* [YOUR INSTRUCTIONS] List all the lines in these records that hold "files".

* [INFORMATION GIVEN]
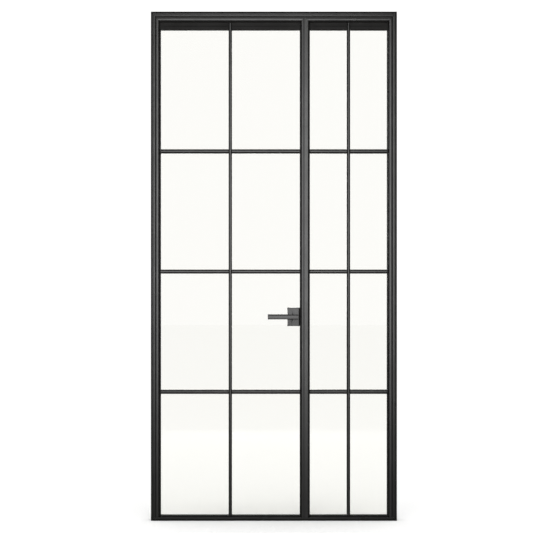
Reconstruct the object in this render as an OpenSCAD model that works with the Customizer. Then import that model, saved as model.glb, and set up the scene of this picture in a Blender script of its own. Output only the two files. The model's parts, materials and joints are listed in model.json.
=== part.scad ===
// Glazed door in a slim metal frame, with a hinged main leaf on the left and a narrow fixed
// sidelight on the right of one mullion. Millimetres, +Z up. The origin is at the bottom
// centre of the frame: the stops face -Y, and the leaf swings away towards +Y.

/* [Overall] */
// Overall width of the frame
door_w = 1203; // [1000:1:1500]
// Overall height of the frame
door_h = 2490; // [2000:10:3000]

/* [Frame section] */
// Face width of the jambs
frame_face = 42; // [39:1:50]
// Face height of the head
head_face = 49; // [39:1:60]
// Depth of the stop, from the front face to its rear face
stop_d = 38; // [30:1:38]
// Wall thickness of the frame section
frame_wall = 2; // [1.5:0.5:3]
// Height of the sill's front upstand
sill_face = 18; // [17:1:26]
// Thickness of the sill's rear ledge
sill_base = 3; // [2:0.5:5]
// How far a stop laps over the sash behind it
rebate_lap = 12; // [11:1:14]
// Gap between the edge of a sash and the rebate
sash_gap = 3; // [2.5:0.5:4]
// Gap between a stop and the face of the sash, filled by the seal
seal_gap = 4; // [3:0.5:6]

/* [Mullion] */
// Place of the mullion's centre line, from the middle of the frame
mullion_x = 152; // [50:1:200]
// Face width of the mullion
mullion_face = 42; // [42:1:56]
// Wall thickness of the mullion's rear web
web_wall = 3.5; // [3:0.5:4]

/* [Sash] */
// Depth of the sash section, front to rear
sash_d = 38; // [38:1:46]
// Width of a stile that shows past the stop
stile_sight = 3.5; // [2:0.5:20]
// Height of a top rail that shows below the head
top_sight = 36; // [36:1:60]
// Height of a bottom rail that shows above the sill
bottom_sight = 5; // [5:1:40]
// Wall thickness of the sash section
sash_wall = 2; // [1.5:0.5:2]
// Wall thickness of the sash section at its outer edge
sash_back = 4; // [4:0.5:5]
// Thickness of the glass
glass_t = 8; // [6:1:10]
// Thickness of each glazing gasket
gasket_t = 3; // [2:0.5:4]
// Depth of the pocket that the glass stands in
pocket_d = 10; // [9:1:10]
// Room between the edge of the glass and the bottom of its pocket
glass_play = 2; // [1:0.5:3]

/* [Grille] */
// Width of the upright glazing bars
bar_w = 16; // [12:1:30]
// Height of the cross bars
cross_w = 20; // [12:1:30]
// How far the front bars stand off the glass
front_bar_t = 20; // [18:1:22]
// How far the rear bars stand off the glass
rear_bar_t = 14; // [8:1:14]
// Number of rows of panes
rows = 4; // [2:1:6]
// How far the cross bars sit above an even split of the glass
row_lift = 4.5; // [0:0.5:10]

/* [Lock] */
// Wanted height of the lever's axis; it moves as far as the nearest cross bar asks
lever_z = 996; // [900:1:1150]
// Width of a lock cover
cover_w = 56; // [50:1:70]
// Height of a lock cover
cover_h = 90; // [86:1:120]
// Wall thickness of a lock cover
cover_wall = 1.5; // [1:0.5:2.5]
// Gap between the cover and the lock stile
cover_gap = 4.5; // [3:0.5:8]
// Length of the lever
lever_l = 150; // [110:1:160]
// Length of the lever past its axis, towards the mullion
lever_tail = 25; // [18:1:25]
// Height of the lever's face
lever_face = 22; // [18:0.5:28]
// Thickness of the lever
lever_t = 12; // [8:1:14]
// Gap between the lever and the lock cover
lever_reach = 40; // [30:1:42]
// Diameter of the lever's neck
neck_d = 20; // [16:1:22]
// Side of the square spindle
spindle_w = 8; // [7:1:9]
// Travel of the latch bolt
bolt_travel = 10.5; // [9:0.5:10.5]
// Thickness of the latch bolt
bolt_t = 10; // [8:0.5:10]
// Height of the latch bolt
bolt_h = 14; // [10:1:18]

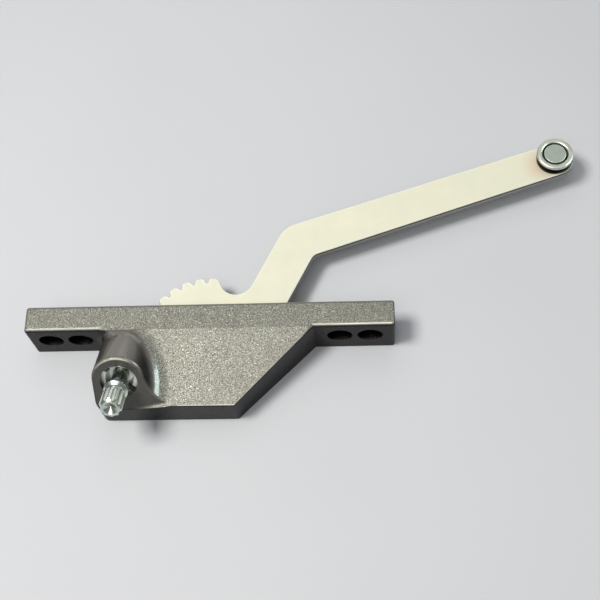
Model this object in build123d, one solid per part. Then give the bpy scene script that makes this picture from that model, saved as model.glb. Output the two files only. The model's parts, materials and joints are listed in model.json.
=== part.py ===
from build123d import *
import math
import os

# Window crank operator: a single-arm casement window operator with a roller.
#
# Millimetres, +Z up. +X runs along the housing towards the arm's free end, and +Y out of the back,
# where the arm leaves. The origin is under the arm's pivot, in the plane that the housing rests on.
# The arm is drawn part way open, and turns about the vertical axis through the origin.

# ---------------------------------------------------------------- driving dimensions

# Housing: a bar with two screw ears, and the gearbox cover in front of it
bar_length = 141.0
bar_depth = 10.4
bar_height = 20.2
pivot_from_left_end = 69.2
pivot_from_back = 10.8
cover_depth = 29.15
cover_front_height = 14.9
cover_corner_x = 11.9
cover_side_x = 41.3
wall = 2.2
roof = 2.0
corner_radius = 1.0
top_edge_radius = 1.4
ear_edge_run_out = 45.0
cover_edge_radius = 0.7
boss_corner_radius = 3.0

# Screw holes through the ears, front to back
left_hole_inset = 8.5
right_hole_inset = 9.35
ear_hole_pitch = 11.55
ear_hole_z = 10.8
screw_hole_radius = 2.6
screw_head_radius = 4.8
screw_head_depth = 6.0

# Arm: a steel stamping with a toothed sector round the pivot, a neck, and a long reach to the roller.
# The centre lines of the neck and the reach pass the pivot at these offsets to the left. The reach
# ends in a half round a little beyond the roller, and its edges lean apart from there by the taper.
arm_bottom = 9.3
arm_thickness = 3.2
arm_edge_radius = 0.45
reach_heading = 18.5
reach_offset = 27.4
reach_length = 154.4
reach_taper = 0.33
reach_end_radius = 7.2
reach_end_overhang = 1.0
neck_width = 16.0
neck_offset = -13.4
dogleg_turn = 45.2
outer_elbow_radius = 10.5
inner_elbow_radius = 4.5
gullet_radius = 6.6
gullet_along_neck = 26.7

# Sector teeth: round lobes with narrow notches between them, and a wide stop lobe without notches
teeth_per_turn = 28
tooth_tip_radius = 25.1
tooth_root_radius = 22.8
hub_radius = 21.4
stop_lobe_corner_radius = 2.6
sector_end_radius = 1.2
first_notch = 94.4
notch_count = 11
notch_root_half_width = 0.5
notch_flank_half_width = 1.0
notch_flank_end = 23.95
notch_mouth_half_width = 2.75
notch_flank_bulge = 0.29

# Crank shaft: its axis leans up towards the front, and crosses the arm's mid plane at mesh_y
crank_tilt = 35.0
crank_x = -30.3
mesh_y = -5.0
boss_radius = 10.1
boss_blend_radius = 8.0
boss_bar_blend_radius = 2.5
boss_rim_radius = 1.2
boss_face_crease_run = 4.0
bore_radius = 7.0
bore_wall = 2.1

# Worm: one right-hand thread
worm_lead = 4.47
worm_root_radius = 4.7
worm_tip_radius = 6.75
thread_root_width = 2.0
thread_tip_width = 0.95
shoulder_radius = 6.5

# Stations along the crank axis, counted forwards from the arm's mid plane
worm_rear = -8.1
worm_rear_taper = 2.6
thread_front = 8.6
worm_front = 9.6
bush_rear = 10.7
seal_station = 12.8
journal_front = 14.9
bush_front = 18.2
boss_front = 20.4
collar_rear = 24.2
collar_front = 26.0
groove_rear = 26.9
spline_rear = 27.8
shaft_tip = 37.2

# Crank shaft radii
journal_radius = 4.5
shaft_neck_radius = 2.9
collar_radius = 4.5
collar_chamfer = 0.4
undercut_radius = 3.3
spline_radius = 4.2
spline_lead_in = 1.4
spline_count = 10
groove_radius = 1.0
groove_centre = 4.45
tip_chamfer = 1.1
tip_recess_radius = 2.5
tip_recess_depth = 1.8
rear_journal_radius = 2.0
rear_journal_length = 2.9

# Crank shaft bearings and retaining bush
rear_bush_radius = 2.8
end_disc_thickness = 0.8
thrust_washer_radius = 6.8
bush_mouth_radius = 5.3
bush_notch_width = 2.4
bush_notch_depth = 3.2
seal_section_radius = 0.7
seal_groove_width = 1.6

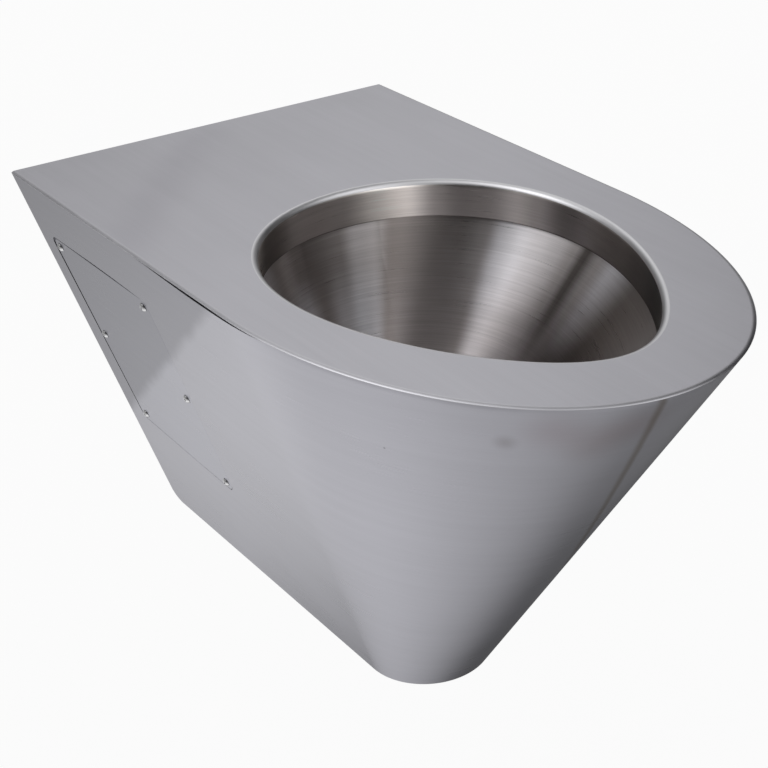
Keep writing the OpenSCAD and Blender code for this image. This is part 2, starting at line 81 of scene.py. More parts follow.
# Point of the casing at a height: turn 0 is the right side, -pi/2 the nose, -pi the left side
def casingPoint(turn, height, inset=0.0):
    top = ellipsePoint(pan["deckWidth"] / 2, pan["deckDepth"] - pan["sideLength"], turn)
    top.y -= pan["sideLength"]
    low = ellipsePoint(pan["baseWidth"] / 2, pan["baseNose"], turn)
    low.y -= pan["baseDepth"] - pan["baseNose"]
    out = Vector((math.cos(turn), math.sin(turn)))
    lean = out.dot(low - top) / pan["casingHeight"]
    at = top.lerp(low, (pan["deckTop"] - height) / pan["casingHeight"])
    at -= out * inset * math.hypot(1, lean)
    return Vector((at.x, at.y, height))


# Half width of the opening at the angle t, which is 0 at the wall side
def eggHalf(t):
    c = math.cos(t)
    return opening["width"] / 2 * (1 + opening["fullShare"] * c - opening["drawnShare"] * c * c)


def eggNormal(t):
    c, s = math.cos(t), math.sin(t)
    bend = opening["fullShare"] * s - 2 * opening["drawnShare"] * c * s
    dx = eggHalf(t) * c - opening["width"] / 2 * s * bend
    return Vector((opening["length"] / 2 * s, dx)).normalized()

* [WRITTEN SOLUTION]
Reconstruct the object in this render as an OpenSCAD model that works with the Customizer. Then import that model, saved as model.glb, and set up the scene of this picture in a Blender script of its own. Output only the two files. The model's parts, materials and joints are listed in model.json.
Model this object in build123d, one solid per part. Then give the bpy scene script that makes this picture from that model, saved as model.glb. Output the two files only. The model's parts, materials and joints are listed in model.json.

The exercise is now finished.